The problem is that GMail, Yahoo mail, Hotmail and other free mail services have no real support. If you have trouble, there’s no way to talk to the people running the mail system and ask them about individual messages.

If you send a message from a free mail service and it never appears to arrive at the destination, or if it takes hours or days to arrive, there’s no reasonable way to find out what happened to that message. And if someone’s messages to you are being incorrectly blocked by a spam filter in such a way that they never even make it to a spam folder, you can’t complain and expect a prompt, useful response.

In contrast, if you have a problem with our mail service, we’ll spend the time to find out exactly what happened to a particular message. If there’s a problem, we’ll fix it. If the message was delivered properly but lost on the other end (which is common), we’ll find out exactly where the message went to and give you all the info the recipient needs to get it permanently fixed on their end.
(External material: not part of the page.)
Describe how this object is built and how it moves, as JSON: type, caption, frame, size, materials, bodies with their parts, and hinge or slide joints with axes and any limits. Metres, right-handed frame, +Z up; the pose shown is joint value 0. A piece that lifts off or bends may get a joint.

These other companies are seeing a problem (“People take up lots of our time with questions about e-mail”) and choosing the wrong solution (“Let’s figure out a way to stop people complaining to us”). That may be a good solution for them, but it’s not a good solution for you, the customer.

We understand that part of what you’re paying us for is to help you solve problems, with e-mail or any other service we provide. As much as we strive to make things trouble-free, you’ll sometimes have questions. When that happens, our goal is to help you, not to come up with a way to stop you from asking us about it.


  1. I would like to find out what state or country someone’s mail is coming from.

  2. Well, this can get kind of involved. If you’re an advanced user, you can read the Internet headers of the e-mail message to see what servers the message passed through. If a message originated at a very large ISP then you might not be able to tell where the sender actually lived. For example, if you see that a message originated at AOL, you won’t know where in the United States the sender lives.